Reproduce each line exactly. Skip none.
▼▼▼
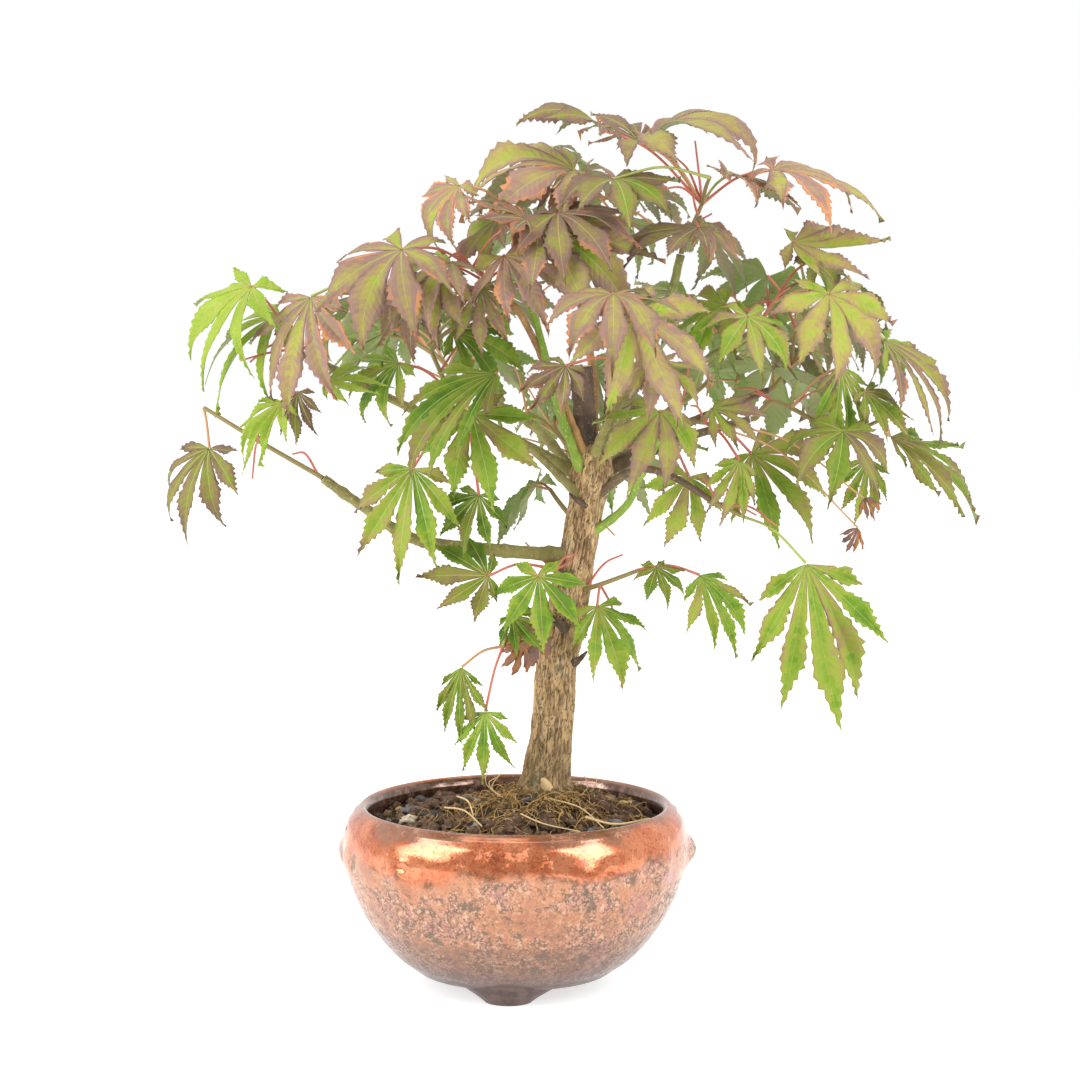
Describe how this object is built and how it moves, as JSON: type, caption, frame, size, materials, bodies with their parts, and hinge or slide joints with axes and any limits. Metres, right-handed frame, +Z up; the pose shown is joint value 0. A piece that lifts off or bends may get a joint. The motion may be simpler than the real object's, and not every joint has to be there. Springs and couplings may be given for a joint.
{
  "type": "bonsai maple in a bowl pot",
  "caption": "Small bonsai maple with hanging lobed leaves, green turning bronze, in a round copper-glazed bowl pot on short feet.",
  "frame": {"origin": "on the standing surface, under the middle of the whole plant's bounding box; the pot's own axis is 20.0 mm to the left of it and 15.6 mm in front", "axes": "+Z up, +X to the right and -Y to the front; the height is the longest extent"},
  "size_m": [0.288, 0.198, 0.3025],
  "materials": {
    "copper_glaze": "glossy mottled copper glaze",
    "soil": "coarse moist grit and root fibre",
    "bark": "matt fissured bark",
    "green_wood": "smooth young green bark",
    "leaf_green": "satin leaf",
    "leaf_bronze": "satin leaf with a bronze tint"
  },
  "bodies": {
    "root": {"pot": "copper_glaze", "soil": "soil", "trunk": "bark", "leader_stub": "bark", "dead_stub": "bark", "bough_green": "green_wood", "bough_left_shoot": "green_wood", "bough_left_long": "bark", "bough_left_up": "bark", "bough_brown": "bark", "bough_low_left": "bark", "bough_right_dark": "bark", "bough_right_low": "bark", "bough_right_up": "bark", "bough_green_low": "green_wood", "bough_front": "bark", "bough_back_left": "bark", "bough_back_right": "bark", "bough_back_high": "bark", "bough_back_far": "bark", "bough_back_low": "bark", "leaves_top": "leaf_bronze", "leaves_crown_left": "leaf_bronze", "leaves_drape": "leaf_bronze", "leaves_left_mid": "leaf_green", "leaves_far_left": "leaf_green", "leaves_low_left": "leaf_green", "leaves_trunk_left": "leaf_green", "leaves_trunk_front": "leaf_green", "leaves_trunk_right": "leaf_green", "leaves_right_low": "leaf_green", "leaves_right_fold": "leaf_green", "leaves_right": "leaf_green", "leaves_right_upper": "leaf_green", "leaves_front": "leaf_bronze", "leaves_back_left": "leaf_green", "leaves_back_right": "leaf_green", "leaves_back_high": "leaf_green", "leaves_back_far": "leaf_green", "leaves_back_low": "leaf_green", "leaves_trunk_back": "leaf_green"}
  },
  "joints": []
}
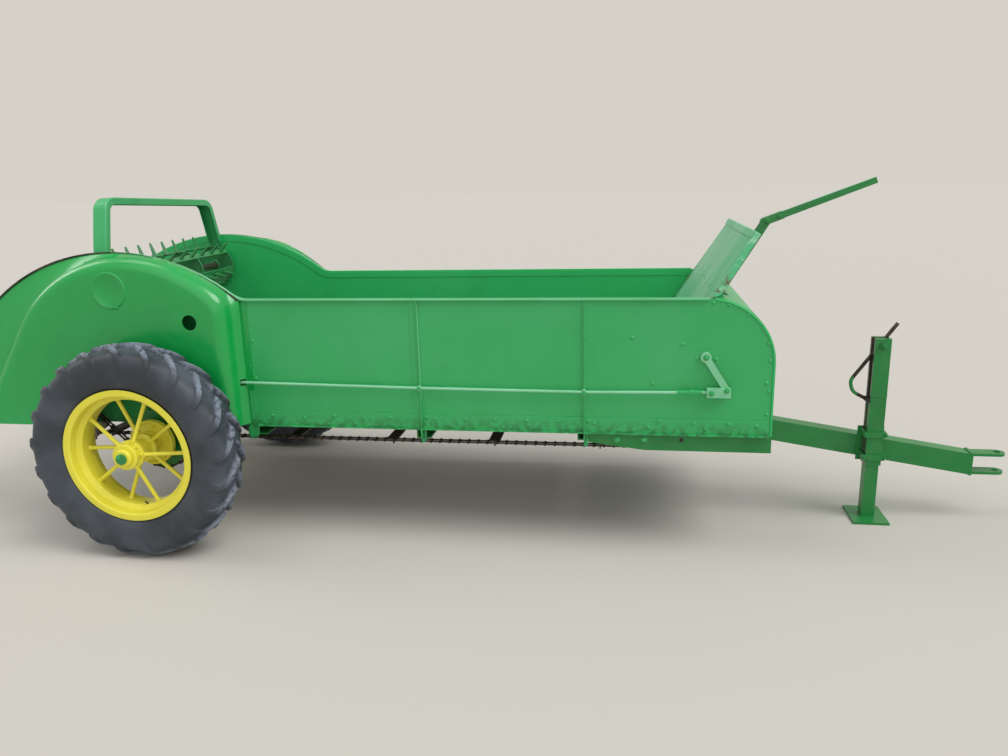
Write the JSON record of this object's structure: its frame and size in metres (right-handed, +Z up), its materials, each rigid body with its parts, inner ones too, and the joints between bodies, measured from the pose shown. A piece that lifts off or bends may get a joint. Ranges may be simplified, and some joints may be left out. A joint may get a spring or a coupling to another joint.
{
  "type": "manure spreader",
  "caption": "Two-wheel ground-driven box manure spreader with apron chain, two beaters, spiral distributor, sloped front guard, tongue and screw jack.",
  "frame": {"origin": "on the ground under the middle of the machine's length and width", "axes": "+X forward to the hitch, +Y to the machine's left, +Z up"},
  "size_m": [4.725, 1.702, 1.481],
  "materials": {
    "body_paint": "gloss enamel, brushed and sprayed, lightly scuffed",
    "frame_paint": "the same enamel over castings, dusty",
    "wheel_paint": "gloss yellow enamel",
    "tyre": "weathered tread rubber, dusty",
    "boards": "worn softwood boards with old paint in the grain",
    "chain_steel": "dull, oily, a little rust"
  },
  "bodies": {
    "frame": {"side_right": "body_paint", "side_left": "body_paint", "floor_boards": "boards", "front_skin": "body_paint", "front_panel": "body_paint", "cross_sills": "frame_paint", "front_frame": "body_paint", "rear_arch": "body_paint", "shield_right": "body_paint", "shield_left": "body_paint", "shaft_hangers": "frame_paint", "rotor_bearings": "frame_paint", "apron_chain": "chain_steel", "apron_shafts": "chain_steel", "drive_chains": "chain_steel", "control_lever": "body_paint", "feed_rod": "body_paint", "tongue": "body_paint", "hitch_clevis": "body_paint", "jack_tube": "body_paint", "jack_crank": "chain_steel", "jack_clamp": "body_paint"},
    "right_wheel": {"tyre_right": "tyre", "wheel_right": "wheel_paint", "ratchet_right": "wheel_paint"},
    "left_wheel": {"tyre_left": "tyre", "wheel_left": "wheel_paint", "ratchet_left": "wheel_paint"},
    "drive_axle": {"axle": "chain_steel", "axle_sprocket": "frame_paint"},
    "main_rotor": {"main_shaft": "chain_steel", "main_beater": "frame_paint", "main_sprockets": "frame_paint"},
    "upper_rotor": {"upper_shaft": "chain_steel", "upper_beater": "frame_paint", "upper_sprocket": "frame_paint"},
    "spreader_rotor": {"spreader_shaft": "chain_steel", "spreader_blades": "body_paint", "spreader_sprocket": "frame_paint"},
    "jack_foot": {"jack_leg": "body_paint"}
  },
  "joints": [
    {"name": "right_wheel_turn", "type": "hinge", "parent": "frame", "child": "right_wheel", "pos_m": [-1.2775, -0.73, 0.453], "axis": [0, 1, 0], "continuous": true},
    {"name": "left_wheel_turn", "type": "hinge", "parent": "frame", "child": "left_wheel", "pos_m": [-1.2775, 0.73, 0.453], "axis": [0, 1, 0], "continuous": true},
    {"name": "axle_turn", "type": "hinge", "parent": "frame", "child": "drive_axle", "pos_m": [-1.2775, 0, 0.453], "axis": [0, 1, 0], "continuous": true},
    {"name": "main_beater_turn", "type": "hinge", "parent": "frame", "child": "main_rotor", "pos_m": [-1.72708, 0, 0.8], "axis": [0, 1, 0], "continuous": true},
    {"name": "upper_beater_turn", "type": "hinge", "parent": "frame", "child": "upper_rotor", "pos_m": [-1.4925, 0, 1.09], "axis": [0, 1, 0], "continuous": true},
    {"name": "spreader_turn", "type": "hinge", "parent": "frame", "child": "spreader_rotor", "pos_m": [-2.1575, 0, 0.72], "axis": [0, 1, 0], "continuous": true},
    {"name": "jack_leg_slide", "type": "slide", "parent": "frame", "child": "jack_foot", "axis": [0, 0, 1], "range_m": [0, 0.205]}
  ],
  "couplings": [
    {"joint": "axle_turn", "follows": "main_beater_turn", "ratio": 0.4},
    {"joint": "upper_beater_turn", "follows": "main_beater_turn", "ratio": 1.25},
    {"joint": "spreader_turn", "follows": "main_beater_turn", "ratio": 1.4286}
  ]
}
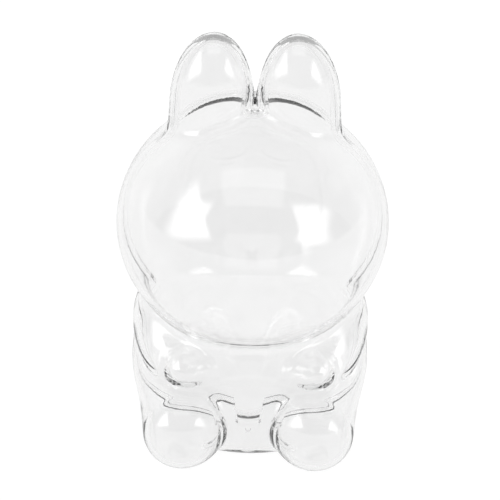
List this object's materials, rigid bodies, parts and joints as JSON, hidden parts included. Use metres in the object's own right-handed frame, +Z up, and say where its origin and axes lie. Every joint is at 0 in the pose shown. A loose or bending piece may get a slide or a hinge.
▲▲▲
# The reply
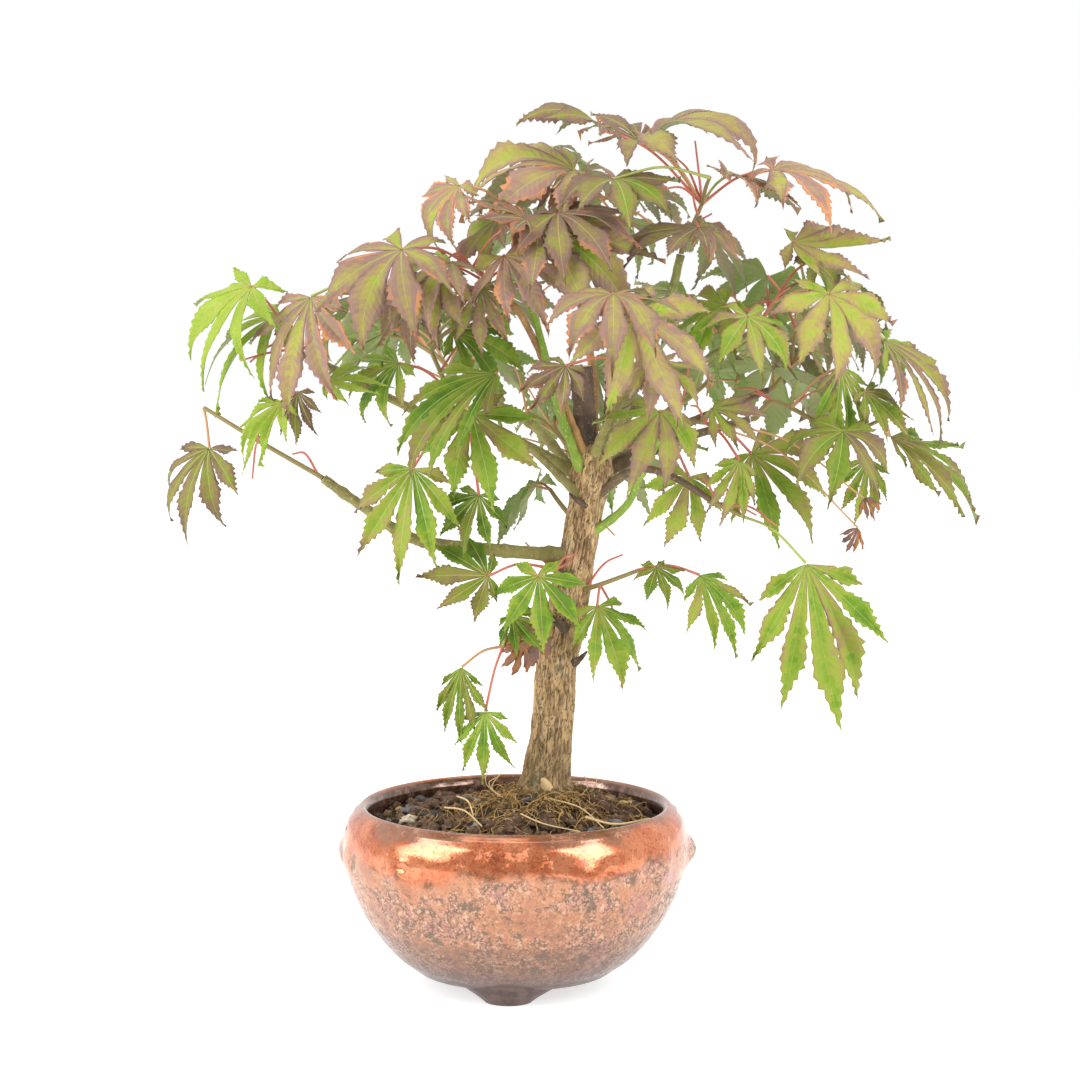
Describe how this object is built and how it moves, as JSON: type, caption, frame, size, materials, bodies with their parts, and hinge or slide joints with axes and any limits. Metres, right-handed frame, +Z up; the pose shown is joint value 0. A piece that lifts off or bends may get a joint. The motion may be simpler than the real object's, and not every joint has to be there. Springs and couplings may be given for a joint.
{
  "type": "bonsai maple in a bowl pot",
  "caption": "Small bonsai maple with hanging lobed leaves, green turning bronze, in a round copper-glazed bowl pot on short feet.",
  "frame": {"origin": "on the standing surface, under the middle of the whole plant's bounding box; the pot's own axis is 20.0 mm to the left of it and 15.6 mm in front", "axes": "+Z up, +X to the right and -Y to the front; the height is the longest extent"},
  "size_m": [0.288, 0.198, 0.3025],
  "materials": {
    "copper_glaze": "glossy mottled copper glaze",
    "soil": "coarse moist grit and root fibre",
    "bark": "matt fissured bark",
    "green_wood": "smooth young green bark",
    "leaf_green": "satin leaf",
    "leaf_bronze": "satin leaf with a bronze tint"
  },
  "bodies": {
    "root": {"pot": "copper_glaze", "soil": "soil", "trunk": "bark", "leader_stub": "bark", "dead_stub": "bark", "bough_green": "green_wood", "bough_left_shoot": "green_wood", "bough_left_long": "bark", "bough_left_up": "bark", "bough_brown": "bark", "bough_low_left": "bark", "bough_right_dark": "bark", "bough_right_low": "bark", "bough_right_up": "bark", "bough_green_low": "green_wood", "bough_front": "bark", "bough_back_left": "bark", "bough_back_right": "bark", "bough_back_high": "bark", "bough_back_far": "bark", "bough_back_low": "bark", "leaves_top": "leaf_bronze", "leaves_crown_left": "leaf_bronze", "leaves_drape": "leaf_bronze", "leaves_left_mid": "leaf_green", "leaves_far_left": "leaf_green", "leaves_low_left": "leaf_green", "leaves_trunk_left": "leaf_green", "leaves_trunk_front": "leaf_green", "leaves_trunk_right": "leaf_green", "leaves_right_low": "leaf_green", "leaves_right_fold": "leaf_green", "leaves_right": "leaf_green", "leaves_right_upper": "leaf_green", "leaves_front": "leaf_bronze", "leaves_back_left": "leaf_green", "leaves_back_right": "leaf_green", "leaves_back_high": "leaf_green", "leaves_back_far": "leaf_green", "leaves_back_low": "leaf_green", "leaves_trunk_back": "leaf_green"}
  },
  "joints": []
}
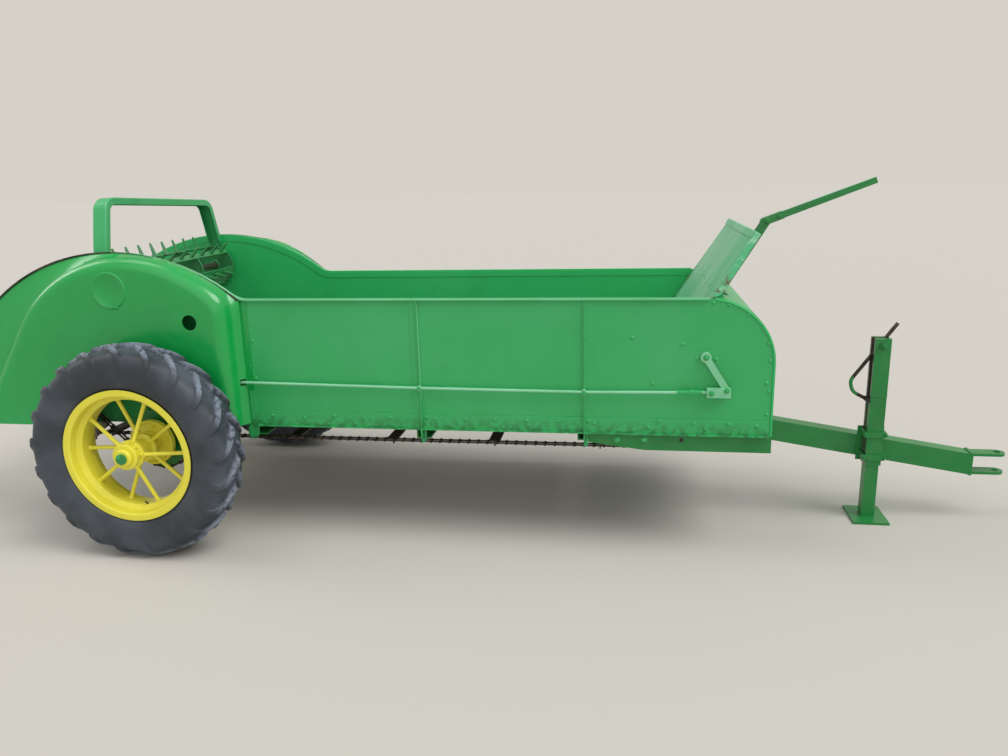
Write the JSON record of this object's structure: its frame and size in metres (right-handed, +Z up), its materials, each rigid body with its parts, inner ones too, and the joints between bodies, measured from the pose shown. A piece that lifts off or bends may get a joint. Ranges may be simplified, and some joints may be left out. A joint may get a spring or a coupling to another joint.
{
  "type": "manure spreader",
  "caption": "Two-wheel ground-driven box manure spreader with apron chain, two beaters, spiral distributor, sloped front guard, tongue and screw jack.",
  "frame": {"origin": "on the ground under the middle of the machine's length and width", "axes": "+X forward to the hitch, +Y to the machine's left, +Z up"},
  "size_m": [4.725, 1.702, 1.481],
  "materials": {
    "body_paint": "gloss enamel, brushed and sprayed, lightly scuffed",
    "frame_paint": "the same enamel over castings, dusty",
    "wheel_paint": "gloss yellow enamel",
    "tyre": "weathered tread rubber, dusty",
    "boards": "worn softwood boards with old paint in the grain",
    "chain_steel": "dull, oily, a little rust"
  },
  "bodies": {
    "frame": {"side_right": "body_paint", "side_left": "body_paint", "floor_boards": "boards", "front_skin": "body_paint", "front_panel": "body_paint", "cross_sills": "frame_paint", "front_frame": "body_paint", "rear_arch": "body_paint", "shield_right": "body_paint", "shield_left": "body_paint", "shaft_hangers": "frame_paint", "rotor_bearings": "frame_paint", "apron_chain": "chain_steel", "apron_shafts": "chain_steel", "drive_chains": "chain_steel", "control_lever": "body_paint", "feed_rod": "body_paint", "tongue": "body_paint", "hitch_clevis": "body_paint", "jack_tube": "body_paint", "jack_crank": "chain_steel", "jack_clamp": "body_paint"},
    "right_wheel": {"tyre_right": "tyre", "wheel_right": "wheel_paint", "ratchet_right": "wheel_paint"},
    "left_wheel": {"tyre_left": "tyre", "wheel_left": "wheel_paint", "ratchet_left": "wheel_paint"},
    "drive_axle": {"axle": "chain_steel", "axle_sprocket": "frame_paint"},
    "main_rotor": {"main_shaft": "chain_steel", "main_beater": "frame_paint", "main_sprockets": "frame_paint"},
    "upper_rotor": {"upper_shaft": "chain_steel", "upper_beater": "frame_paint", "upper_sprocket": "frame_paint"},
    "spreader_rotor": {"spreader_shaft": "chain_steel", "spreader_blades": "body_paint", "spreader_sprocket": "frame_paint"},
    "jack_foot": {"jack_leg": "body_paint"}
  },
  "joints": [
    {"name": "right_wheel_turn", "type": "hinge", "parent": "frame", "child": "right_wheel", "pos_m": [-1.2775, -0.73, 0.453], "axis": [0, 1, 0], "continuous": true},
    {"name": "left_wheel_turn", "type": "hinge", "parent": "frame", "child": "left_wheel", "pos_m": [-1.2775, 0.73, 0.453], "axis": [0, 1, 0], "continuous": true},
    {"name": "axle_turn", "type": "hinge", "parent": "frame", "child": "drive_axle", "pos_m": [-1.2775, 0, 0.453], "axis": [0, 1, 0], "continuous": true},
    {"name": "main_beater_turn", "type": "hinge", "parent": "frame", "child": "main_rotor", "pos_m": [-1.72708, 0, 0.8], "axis": [0, 1, 0], "continuous": true},
    {"name": "upper_beater_turn", "type": "hinge", "parent": "frame", "child": "upper_rotor", "pos_m": [-1.4925, 0, 1.09], "axis": [0, 1, 0], "continuous": true},
    {"name": "spreader_turn", "type": "hinge", "parent": "frame", "child": "spreader_rotor", "pos_m": [-2.1575, 0, 0.72], "axis": [0, 1, 0], "continuous": true},
    {"name": "jack_leg_slide", "type": "slide", "parent": "frame", "child": "jack_foot", "axis": [0, 0, 1], "range_m": [0, 0.205]}
  ],
  "couplings": [
    {"joint": "axle_turn", "follows": "main_beater_turn", "ratio": 0.4},
    {"joint": "upper_beater_turn", "follows": "main_beater_turn", "ratio": 1.25},
    {"joint": "spreader_turn", "follows": "main_beater_turn", "ratio": 1.4286}
  ]
}
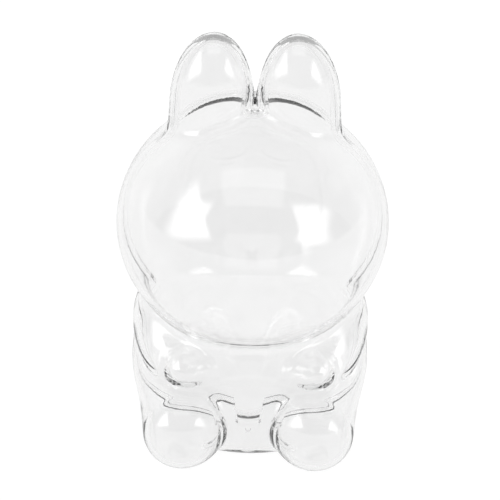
List this object's materials, rigid bodies, parts and joints as JSON, hidden parts included. Use metres in the object's own right-handed frame, +Z up, and say where its origin and axes lie. Every joint is at 0 in the pose shown. A loose or bending piece may get a slide or a hinge.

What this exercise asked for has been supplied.